What is required
Below are records. Copy every line with "frame" in it.

━━━━

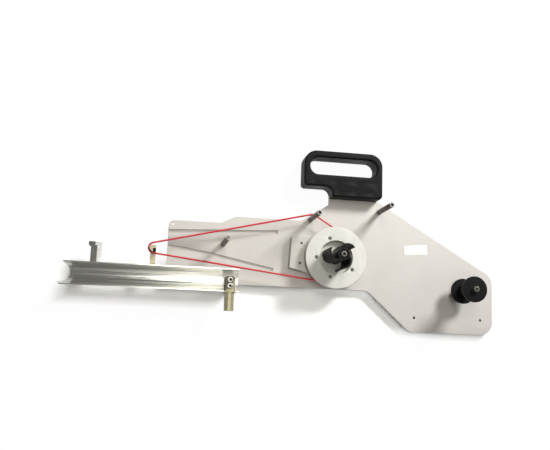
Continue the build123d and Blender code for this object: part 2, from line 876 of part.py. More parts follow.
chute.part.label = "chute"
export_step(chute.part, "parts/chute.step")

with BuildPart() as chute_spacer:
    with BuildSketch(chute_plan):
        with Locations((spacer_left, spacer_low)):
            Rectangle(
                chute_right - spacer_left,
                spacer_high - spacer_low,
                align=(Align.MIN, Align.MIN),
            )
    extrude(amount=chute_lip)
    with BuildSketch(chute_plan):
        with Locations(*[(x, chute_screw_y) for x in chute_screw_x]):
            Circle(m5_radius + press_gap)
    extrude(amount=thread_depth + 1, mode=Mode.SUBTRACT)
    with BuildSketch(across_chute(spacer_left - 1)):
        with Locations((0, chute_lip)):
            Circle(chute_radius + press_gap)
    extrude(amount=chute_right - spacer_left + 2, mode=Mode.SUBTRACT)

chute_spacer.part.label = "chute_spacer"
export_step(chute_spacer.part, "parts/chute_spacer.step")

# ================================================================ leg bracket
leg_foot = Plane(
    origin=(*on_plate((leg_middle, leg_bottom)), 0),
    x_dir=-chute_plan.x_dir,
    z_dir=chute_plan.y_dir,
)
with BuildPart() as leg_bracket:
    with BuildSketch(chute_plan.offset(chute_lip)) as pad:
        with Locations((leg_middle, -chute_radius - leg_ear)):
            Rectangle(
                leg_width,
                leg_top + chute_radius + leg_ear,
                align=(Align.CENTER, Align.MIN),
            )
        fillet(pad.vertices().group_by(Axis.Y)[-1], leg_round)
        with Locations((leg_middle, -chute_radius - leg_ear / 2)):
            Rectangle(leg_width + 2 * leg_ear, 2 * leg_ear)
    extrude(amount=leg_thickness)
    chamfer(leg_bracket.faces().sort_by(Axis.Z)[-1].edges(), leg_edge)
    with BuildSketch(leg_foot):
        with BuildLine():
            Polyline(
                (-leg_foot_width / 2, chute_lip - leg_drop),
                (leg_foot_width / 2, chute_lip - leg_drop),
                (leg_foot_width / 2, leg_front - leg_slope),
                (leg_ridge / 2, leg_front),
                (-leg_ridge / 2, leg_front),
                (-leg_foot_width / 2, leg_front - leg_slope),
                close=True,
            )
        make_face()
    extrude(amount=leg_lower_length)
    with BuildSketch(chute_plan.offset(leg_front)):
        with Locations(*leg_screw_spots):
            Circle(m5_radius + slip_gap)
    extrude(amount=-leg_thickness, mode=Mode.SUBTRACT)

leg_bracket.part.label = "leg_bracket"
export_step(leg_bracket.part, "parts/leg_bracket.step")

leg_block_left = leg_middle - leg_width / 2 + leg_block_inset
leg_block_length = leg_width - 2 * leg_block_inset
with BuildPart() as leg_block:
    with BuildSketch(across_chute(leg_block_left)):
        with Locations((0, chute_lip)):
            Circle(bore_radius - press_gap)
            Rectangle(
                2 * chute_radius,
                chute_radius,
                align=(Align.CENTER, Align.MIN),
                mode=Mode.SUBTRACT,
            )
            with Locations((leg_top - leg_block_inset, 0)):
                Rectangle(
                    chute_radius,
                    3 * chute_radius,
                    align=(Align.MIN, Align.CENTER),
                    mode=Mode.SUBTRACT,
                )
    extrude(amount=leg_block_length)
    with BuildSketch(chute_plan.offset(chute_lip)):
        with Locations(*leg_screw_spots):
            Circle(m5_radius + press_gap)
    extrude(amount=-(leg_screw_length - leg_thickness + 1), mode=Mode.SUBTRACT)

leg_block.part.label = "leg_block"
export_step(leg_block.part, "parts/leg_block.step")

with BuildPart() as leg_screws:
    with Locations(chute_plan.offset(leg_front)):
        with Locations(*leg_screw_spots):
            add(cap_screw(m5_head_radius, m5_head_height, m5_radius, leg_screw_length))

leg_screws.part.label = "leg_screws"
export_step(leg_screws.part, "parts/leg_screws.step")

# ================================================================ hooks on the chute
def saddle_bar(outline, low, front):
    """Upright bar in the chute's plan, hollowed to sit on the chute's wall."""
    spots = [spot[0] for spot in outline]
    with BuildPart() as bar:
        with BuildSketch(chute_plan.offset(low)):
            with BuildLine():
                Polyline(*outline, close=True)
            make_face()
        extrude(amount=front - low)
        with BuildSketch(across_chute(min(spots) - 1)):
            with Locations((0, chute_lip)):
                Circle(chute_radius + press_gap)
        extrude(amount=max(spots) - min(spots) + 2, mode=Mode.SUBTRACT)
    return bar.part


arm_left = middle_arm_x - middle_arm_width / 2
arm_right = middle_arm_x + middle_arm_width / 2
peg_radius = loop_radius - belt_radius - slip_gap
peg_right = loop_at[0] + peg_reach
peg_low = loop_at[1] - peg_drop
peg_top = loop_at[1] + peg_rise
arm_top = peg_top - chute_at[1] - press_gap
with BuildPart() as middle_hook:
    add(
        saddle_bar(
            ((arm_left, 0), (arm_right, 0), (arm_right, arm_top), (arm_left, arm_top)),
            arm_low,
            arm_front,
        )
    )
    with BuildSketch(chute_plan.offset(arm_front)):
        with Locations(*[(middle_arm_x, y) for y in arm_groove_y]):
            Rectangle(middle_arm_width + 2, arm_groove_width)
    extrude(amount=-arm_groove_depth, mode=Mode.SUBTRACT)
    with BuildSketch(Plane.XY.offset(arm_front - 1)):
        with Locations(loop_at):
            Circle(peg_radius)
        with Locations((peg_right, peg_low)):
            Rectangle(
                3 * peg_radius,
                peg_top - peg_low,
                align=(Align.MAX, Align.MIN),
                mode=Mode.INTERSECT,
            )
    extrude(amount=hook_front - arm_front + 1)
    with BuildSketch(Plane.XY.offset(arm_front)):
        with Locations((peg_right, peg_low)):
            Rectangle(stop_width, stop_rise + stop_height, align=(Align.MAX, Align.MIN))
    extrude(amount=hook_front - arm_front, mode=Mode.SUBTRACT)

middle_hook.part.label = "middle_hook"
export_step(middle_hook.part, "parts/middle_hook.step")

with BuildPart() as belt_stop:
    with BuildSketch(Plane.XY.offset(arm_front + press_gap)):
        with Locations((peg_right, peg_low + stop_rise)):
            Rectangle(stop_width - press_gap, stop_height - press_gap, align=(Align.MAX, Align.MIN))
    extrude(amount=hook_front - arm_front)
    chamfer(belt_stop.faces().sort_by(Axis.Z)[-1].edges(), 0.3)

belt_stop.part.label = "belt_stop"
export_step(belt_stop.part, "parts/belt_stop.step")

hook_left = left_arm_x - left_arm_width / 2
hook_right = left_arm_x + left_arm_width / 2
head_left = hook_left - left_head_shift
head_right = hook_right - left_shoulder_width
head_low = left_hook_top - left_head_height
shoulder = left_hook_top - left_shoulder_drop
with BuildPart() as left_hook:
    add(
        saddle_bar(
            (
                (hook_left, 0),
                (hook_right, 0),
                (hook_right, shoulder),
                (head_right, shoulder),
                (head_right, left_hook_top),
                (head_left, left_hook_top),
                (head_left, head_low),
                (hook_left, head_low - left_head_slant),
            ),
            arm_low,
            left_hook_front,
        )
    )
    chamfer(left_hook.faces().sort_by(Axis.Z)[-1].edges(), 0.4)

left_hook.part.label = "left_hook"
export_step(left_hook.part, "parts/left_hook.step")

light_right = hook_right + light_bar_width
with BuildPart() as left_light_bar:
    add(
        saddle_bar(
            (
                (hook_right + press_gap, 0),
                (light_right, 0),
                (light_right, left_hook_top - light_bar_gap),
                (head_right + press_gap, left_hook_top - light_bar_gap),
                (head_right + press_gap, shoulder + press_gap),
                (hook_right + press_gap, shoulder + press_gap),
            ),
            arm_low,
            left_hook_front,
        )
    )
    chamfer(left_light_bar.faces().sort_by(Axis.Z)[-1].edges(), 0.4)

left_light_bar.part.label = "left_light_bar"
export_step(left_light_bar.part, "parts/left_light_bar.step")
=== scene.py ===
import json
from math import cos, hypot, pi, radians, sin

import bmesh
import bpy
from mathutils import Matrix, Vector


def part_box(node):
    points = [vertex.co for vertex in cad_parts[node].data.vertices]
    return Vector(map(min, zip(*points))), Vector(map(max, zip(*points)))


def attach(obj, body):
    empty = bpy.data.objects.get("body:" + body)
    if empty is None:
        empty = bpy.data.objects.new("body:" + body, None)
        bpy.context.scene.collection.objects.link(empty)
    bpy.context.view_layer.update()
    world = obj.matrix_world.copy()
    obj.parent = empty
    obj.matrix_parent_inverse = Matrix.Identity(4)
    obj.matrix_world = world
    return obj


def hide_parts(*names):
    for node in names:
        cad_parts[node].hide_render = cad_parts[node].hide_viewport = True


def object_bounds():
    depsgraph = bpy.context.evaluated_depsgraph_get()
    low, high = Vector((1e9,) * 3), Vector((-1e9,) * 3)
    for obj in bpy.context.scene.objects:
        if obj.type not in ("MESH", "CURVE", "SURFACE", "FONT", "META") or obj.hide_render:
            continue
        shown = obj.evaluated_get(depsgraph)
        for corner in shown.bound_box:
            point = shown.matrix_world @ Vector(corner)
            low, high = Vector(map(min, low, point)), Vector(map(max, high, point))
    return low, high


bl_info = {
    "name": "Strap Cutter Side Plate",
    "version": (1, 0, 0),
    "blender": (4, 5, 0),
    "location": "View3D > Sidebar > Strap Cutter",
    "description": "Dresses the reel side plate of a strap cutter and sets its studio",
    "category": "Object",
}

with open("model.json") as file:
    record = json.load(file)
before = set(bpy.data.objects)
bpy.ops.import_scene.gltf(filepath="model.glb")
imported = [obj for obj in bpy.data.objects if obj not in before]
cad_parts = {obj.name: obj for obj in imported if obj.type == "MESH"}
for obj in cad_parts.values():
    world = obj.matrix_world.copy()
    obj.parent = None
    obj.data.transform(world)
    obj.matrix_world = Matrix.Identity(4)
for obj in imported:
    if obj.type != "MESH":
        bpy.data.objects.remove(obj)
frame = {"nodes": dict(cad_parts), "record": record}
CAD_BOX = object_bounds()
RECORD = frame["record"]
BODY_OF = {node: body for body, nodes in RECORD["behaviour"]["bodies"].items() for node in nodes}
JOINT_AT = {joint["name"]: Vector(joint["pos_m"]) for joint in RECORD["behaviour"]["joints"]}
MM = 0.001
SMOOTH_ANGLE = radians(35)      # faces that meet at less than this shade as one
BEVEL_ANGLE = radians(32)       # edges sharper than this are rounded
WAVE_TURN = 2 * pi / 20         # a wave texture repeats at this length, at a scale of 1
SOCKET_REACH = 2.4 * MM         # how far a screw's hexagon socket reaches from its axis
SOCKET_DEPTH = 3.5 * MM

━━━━

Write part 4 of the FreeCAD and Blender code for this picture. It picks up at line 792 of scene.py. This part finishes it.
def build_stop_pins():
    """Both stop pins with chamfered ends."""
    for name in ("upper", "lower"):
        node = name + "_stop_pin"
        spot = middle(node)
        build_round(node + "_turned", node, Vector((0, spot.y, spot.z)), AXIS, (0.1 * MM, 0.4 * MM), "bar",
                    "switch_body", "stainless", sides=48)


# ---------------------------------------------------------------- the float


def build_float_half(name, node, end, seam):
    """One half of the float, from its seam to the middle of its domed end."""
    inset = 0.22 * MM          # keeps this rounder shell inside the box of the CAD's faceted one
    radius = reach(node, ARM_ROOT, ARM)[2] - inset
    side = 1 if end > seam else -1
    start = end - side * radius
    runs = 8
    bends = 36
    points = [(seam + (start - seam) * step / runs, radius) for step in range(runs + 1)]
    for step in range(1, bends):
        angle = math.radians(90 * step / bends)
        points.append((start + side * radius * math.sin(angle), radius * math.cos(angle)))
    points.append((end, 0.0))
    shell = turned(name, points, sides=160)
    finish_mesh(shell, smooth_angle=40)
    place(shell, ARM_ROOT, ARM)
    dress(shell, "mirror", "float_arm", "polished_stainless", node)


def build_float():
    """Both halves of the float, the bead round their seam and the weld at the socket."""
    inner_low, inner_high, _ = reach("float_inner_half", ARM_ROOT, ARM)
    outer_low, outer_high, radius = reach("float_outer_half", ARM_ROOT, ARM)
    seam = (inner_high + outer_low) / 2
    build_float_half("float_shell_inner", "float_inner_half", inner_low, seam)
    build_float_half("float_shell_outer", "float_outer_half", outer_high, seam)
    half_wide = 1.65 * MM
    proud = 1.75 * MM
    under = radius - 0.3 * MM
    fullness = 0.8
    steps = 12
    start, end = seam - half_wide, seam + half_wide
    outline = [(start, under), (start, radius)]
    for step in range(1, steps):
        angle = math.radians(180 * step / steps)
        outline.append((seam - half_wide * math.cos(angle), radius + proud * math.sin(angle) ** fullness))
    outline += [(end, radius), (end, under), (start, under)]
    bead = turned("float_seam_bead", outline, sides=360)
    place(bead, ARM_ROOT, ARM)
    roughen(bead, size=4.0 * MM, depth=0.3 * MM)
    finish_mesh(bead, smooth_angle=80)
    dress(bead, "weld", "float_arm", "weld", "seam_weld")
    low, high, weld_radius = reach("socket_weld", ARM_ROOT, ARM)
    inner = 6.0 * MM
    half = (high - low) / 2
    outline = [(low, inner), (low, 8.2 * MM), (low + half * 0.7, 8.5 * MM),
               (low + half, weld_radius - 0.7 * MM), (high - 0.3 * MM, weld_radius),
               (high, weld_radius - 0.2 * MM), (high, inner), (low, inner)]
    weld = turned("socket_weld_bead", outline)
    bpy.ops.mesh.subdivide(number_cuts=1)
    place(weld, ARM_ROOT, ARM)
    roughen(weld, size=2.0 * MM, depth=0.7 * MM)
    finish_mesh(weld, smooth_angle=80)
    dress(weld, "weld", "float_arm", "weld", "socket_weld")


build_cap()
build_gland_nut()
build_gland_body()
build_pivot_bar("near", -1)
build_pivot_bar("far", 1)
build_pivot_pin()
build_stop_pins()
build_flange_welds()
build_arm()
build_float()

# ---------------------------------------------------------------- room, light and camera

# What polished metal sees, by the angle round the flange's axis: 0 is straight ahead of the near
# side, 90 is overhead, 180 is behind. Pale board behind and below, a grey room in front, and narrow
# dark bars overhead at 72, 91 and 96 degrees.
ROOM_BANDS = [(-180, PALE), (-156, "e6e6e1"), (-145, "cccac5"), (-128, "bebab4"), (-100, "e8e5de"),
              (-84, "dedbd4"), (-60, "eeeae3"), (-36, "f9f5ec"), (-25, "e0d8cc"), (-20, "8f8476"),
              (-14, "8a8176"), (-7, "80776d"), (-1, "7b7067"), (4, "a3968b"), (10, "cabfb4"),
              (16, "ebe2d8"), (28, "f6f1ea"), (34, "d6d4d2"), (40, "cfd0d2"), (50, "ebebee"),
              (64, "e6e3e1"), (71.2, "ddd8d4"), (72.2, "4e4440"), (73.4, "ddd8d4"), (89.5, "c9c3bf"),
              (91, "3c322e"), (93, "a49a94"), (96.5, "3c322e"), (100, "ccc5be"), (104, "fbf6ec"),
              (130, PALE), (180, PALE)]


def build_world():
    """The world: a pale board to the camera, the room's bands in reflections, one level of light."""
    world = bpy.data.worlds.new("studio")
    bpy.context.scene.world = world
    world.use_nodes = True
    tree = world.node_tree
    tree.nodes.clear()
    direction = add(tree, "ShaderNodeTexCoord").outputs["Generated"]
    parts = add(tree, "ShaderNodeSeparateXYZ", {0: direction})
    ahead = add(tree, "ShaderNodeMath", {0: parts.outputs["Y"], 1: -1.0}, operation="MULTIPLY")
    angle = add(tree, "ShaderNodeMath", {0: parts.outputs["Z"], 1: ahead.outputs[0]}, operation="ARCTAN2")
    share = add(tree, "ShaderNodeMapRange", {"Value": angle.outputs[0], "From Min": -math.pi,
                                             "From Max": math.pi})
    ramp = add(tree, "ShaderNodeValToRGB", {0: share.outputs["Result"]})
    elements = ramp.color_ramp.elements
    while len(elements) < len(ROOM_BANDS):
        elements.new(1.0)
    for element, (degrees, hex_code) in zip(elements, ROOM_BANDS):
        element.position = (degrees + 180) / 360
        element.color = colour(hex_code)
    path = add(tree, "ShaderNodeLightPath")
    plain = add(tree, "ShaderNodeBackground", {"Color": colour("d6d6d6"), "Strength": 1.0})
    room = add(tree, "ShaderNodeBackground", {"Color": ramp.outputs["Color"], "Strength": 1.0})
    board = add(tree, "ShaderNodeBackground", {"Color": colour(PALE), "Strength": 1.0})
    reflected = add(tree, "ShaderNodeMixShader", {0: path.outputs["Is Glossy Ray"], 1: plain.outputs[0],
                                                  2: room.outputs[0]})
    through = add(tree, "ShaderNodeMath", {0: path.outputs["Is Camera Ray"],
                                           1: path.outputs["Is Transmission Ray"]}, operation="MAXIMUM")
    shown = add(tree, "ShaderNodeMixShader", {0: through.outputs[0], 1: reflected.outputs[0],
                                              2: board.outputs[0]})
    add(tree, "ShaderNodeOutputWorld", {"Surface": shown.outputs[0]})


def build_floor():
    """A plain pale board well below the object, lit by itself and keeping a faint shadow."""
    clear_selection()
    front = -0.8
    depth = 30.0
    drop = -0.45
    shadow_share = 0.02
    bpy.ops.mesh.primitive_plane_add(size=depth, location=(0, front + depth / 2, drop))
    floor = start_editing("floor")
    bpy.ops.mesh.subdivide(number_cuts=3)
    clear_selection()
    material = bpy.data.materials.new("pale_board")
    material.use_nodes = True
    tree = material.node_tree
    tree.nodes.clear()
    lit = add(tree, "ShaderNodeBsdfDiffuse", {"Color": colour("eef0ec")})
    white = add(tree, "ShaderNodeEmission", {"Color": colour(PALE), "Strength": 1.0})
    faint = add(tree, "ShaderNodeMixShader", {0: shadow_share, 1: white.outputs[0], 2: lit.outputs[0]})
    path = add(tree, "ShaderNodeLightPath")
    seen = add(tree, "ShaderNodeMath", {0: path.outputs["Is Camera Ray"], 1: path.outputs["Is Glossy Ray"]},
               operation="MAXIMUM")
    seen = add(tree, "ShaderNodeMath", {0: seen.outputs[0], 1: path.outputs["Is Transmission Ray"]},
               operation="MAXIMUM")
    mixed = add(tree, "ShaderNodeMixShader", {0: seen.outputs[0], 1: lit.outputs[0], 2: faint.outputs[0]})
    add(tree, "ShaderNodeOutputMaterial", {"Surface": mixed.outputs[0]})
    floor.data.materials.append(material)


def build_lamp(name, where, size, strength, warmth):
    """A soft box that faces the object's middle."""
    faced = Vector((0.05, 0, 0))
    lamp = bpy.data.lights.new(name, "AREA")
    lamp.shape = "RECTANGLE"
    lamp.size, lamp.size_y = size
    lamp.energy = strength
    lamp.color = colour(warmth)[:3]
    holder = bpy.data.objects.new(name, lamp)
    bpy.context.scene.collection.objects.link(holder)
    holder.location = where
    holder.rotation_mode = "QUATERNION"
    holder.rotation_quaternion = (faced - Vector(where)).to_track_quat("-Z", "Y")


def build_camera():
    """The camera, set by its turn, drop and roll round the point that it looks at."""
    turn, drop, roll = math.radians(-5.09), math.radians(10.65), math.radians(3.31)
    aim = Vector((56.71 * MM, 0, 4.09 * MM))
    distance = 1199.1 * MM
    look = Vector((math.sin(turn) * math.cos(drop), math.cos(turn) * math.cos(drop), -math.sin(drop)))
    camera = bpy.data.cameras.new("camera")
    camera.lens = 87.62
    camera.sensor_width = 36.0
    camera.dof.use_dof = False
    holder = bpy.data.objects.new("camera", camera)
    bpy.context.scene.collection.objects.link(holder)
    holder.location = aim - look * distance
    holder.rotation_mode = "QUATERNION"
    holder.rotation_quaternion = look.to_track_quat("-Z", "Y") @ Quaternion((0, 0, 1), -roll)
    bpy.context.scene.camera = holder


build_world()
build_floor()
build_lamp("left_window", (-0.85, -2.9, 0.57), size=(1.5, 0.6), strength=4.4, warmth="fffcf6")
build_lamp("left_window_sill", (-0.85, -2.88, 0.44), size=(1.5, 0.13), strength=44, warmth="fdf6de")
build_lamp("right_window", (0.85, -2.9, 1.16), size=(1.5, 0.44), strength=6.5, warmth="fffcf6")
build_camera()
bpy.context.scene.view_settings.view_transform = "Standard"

━━━━

Answer for the task
frame = {"nodes": dict(cad_parts), "record": record}
RECORD = frame["record"]